There remains to be answered the question whether Kant's position is tenable in its other form, viz. that while we cannot say that reality is spatial, we can and must say that the appearances which it produces are spatial. This question, in view of the foregoing, can be answered as soon as it is stated. We must allow that reality is spatial, since, as has been pointed out, assertions concerning the apparent shape of things presuppose that they are spatial. We must equally allow that an appearance cannot be spatial. For on the one hand, as has just been shown, space and spatial relations can only qualify something the existence of which is not relative to perception, since it is impossible to perceive what is spatial as it is; and on the other hand an appearance, as being ex hypothesi an appearance to some one, i. e. to a percipient, must be relative to perception.

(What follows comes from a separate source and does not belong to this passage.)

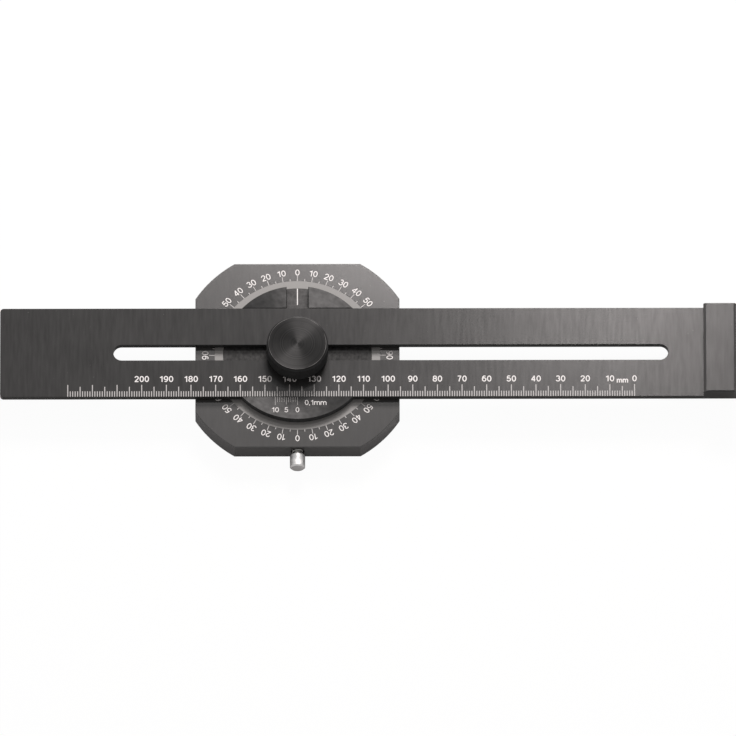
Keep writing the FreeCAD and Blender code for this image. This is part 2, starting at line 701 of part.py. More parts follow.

We may say, then, generally, that analysis of the distinction between appearance and reality, as it is actually drawn in our ordinary consciousness, shows the falsity of both forms of the philosophical agnosticism which appeals to the distinction. We know things; not appearances. We know what things are; and not merely what they appear but are not. We may also say that Kant cannot possibly be successful in meeting, at least in respect of space, what he calls 'the easily foreseen but worthless objection that the ideality of space and of time would turn the whole sensible world into pure illusion'.[29] For space, according to him, is not a property of things in themselves; it cannot, as has been shown, be a property of appearances; to say that it is a property of things as they appear to us is self-contradictory; and there is nothing else of which it can be said to be a property.